Die Gewerkschaft der Polizei (GdP) in Bremen nennt das Ganze "Bürgerfreundliche Strategie". Sicher ist: Den Portemonnaies der Bürger wird es zugutekommen. Aber sicher ist auch: Dem von Finanznöten geplagten Bremen entgehen dadurch Einnahmen, die eigentlich dringend gebraucht werden. Und genau darum geht es den freundlichen Wachtmeistern in Wirklichkeit. Sie wollen gegen die Sparpolitik im kleinsten Bundesland protestieren, die auch sie empfindlich trifft. Denn streiken dürfen Beamte nicht.

"Den Kollegen reicht's"

Erst vergangene Woche hatte der Bremer Landtag eine Nullrunde für viele Staatsdiener beschlossen. Die im öffentlichen Dienst vereinbarten Tariferhöhungen sollen für die oberen Besoldungsstufen gar nicht und für die anderen erst zeitversetzt gelten. Hinzu kommt das hochgesetzte Pensionsalter bei der Polizei und weitere ungeliebte Maßnahmen. "Die Kollegen sind frustriert. Ihnen reicht's", sagt der stellvertretende GdP-Vorsitzende Heinfried Keithahn.

Gerade in den Sommermonaten, wenn mehr Fußgänger, Radfahrer und Motorradfahrer die Straßen bevölkern, ist für die Polizei in der Regel viel zu holen. Bei kleineren Vergehen müssen sie jedoch nicht gleich Verwarnungsgelder kassieren, sondern können erst einmal auf Aufklärung setzen. "Wir unterstützen das, wenn die Kollegen ihren Ermessensspielraum nutzen", sagt Keithan. Bei Inspektionen machen die Streifenpolizisten schon länger davon Gebrauch. Bei solchen sei die Zahl der Strafzettel im ersten Halbjahr 2013 im Vergleich zum Vorjahreszeitraum um 60 Prozent gesunken.

Praxis könnte Nachahmer finden

Polizeipräsident Lutz Müller ist davon alles andere als begeistert: Die Leitlinien der Polizeiarbeit bestimmten immer noch die Landesregierung und er selbst. Er werde die Verwarnungspraxis genau im Auge behalten, ließ Müller mitteilen. Und damit ist er nicht allein. Auch bundesweit verfolgt man die bürgerfreundlichen Bremer Polizisten mit Interesse. Denn Zoff um die Umsetzung der Tarifergebnisse gibt es in vielen Bundesländern.

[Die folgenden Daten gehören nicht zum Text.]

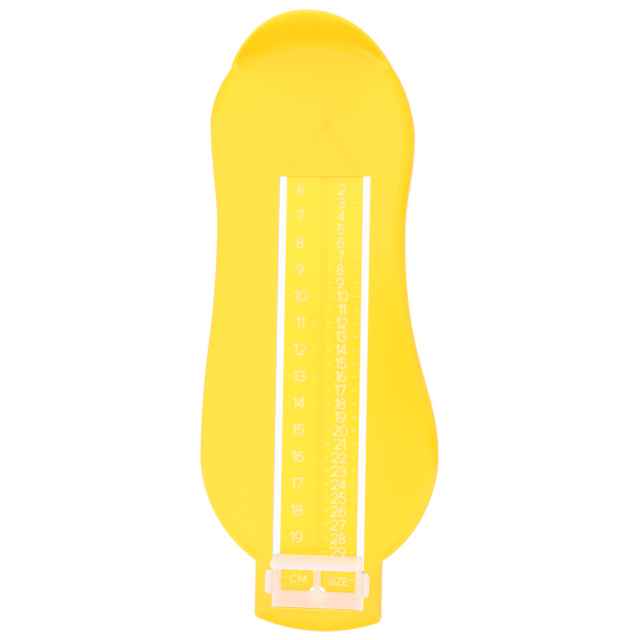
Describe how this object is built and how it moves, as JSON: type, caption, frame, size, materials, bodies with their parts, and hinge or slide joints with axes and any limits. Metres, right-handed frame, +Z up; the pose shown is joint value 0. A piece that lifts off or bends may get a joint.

In Sachsen-Anhalt und Mecklenburg-Vorpommern halten die Gewerkschafter ähnliche Aktionen für vorstellbar, falls am Ende der Verhandlungen weitere Einschnitte bei den Beamten stehen. "Prävention kommt vor Repression, die bei Uneinsichtigen natürlich auch notwendig ist", findet auch der GdP-Bundesvorsitzende Oliver Malchow. Die Polizei arbeite schließlich in erster Linie für den Schutz und die Sicherheit der Bürger und nicht für die Landeskasse.

Welche finanziellen Ausfälle durch die redefreudigen Beamten auf Bremen jetzt zukommen, lässt sich zurzeit schwer absehen. Die Polizei selbst weist daraufhin, dass die Einnahmen aus den Verwarnungsgeldern über das Jahr stark schwanken. Auch Finanzsenatorin Karoline Linnert (Grüne), die sonst nicht zurückhaltend ist, wenn es um den Landeshaushalt geht, will sich zu der Angelegenheit nicht äußern. So viel wie die höheren Gehälter für die Beamten gekostet hätten, wird es aber wohl lange nicht sein.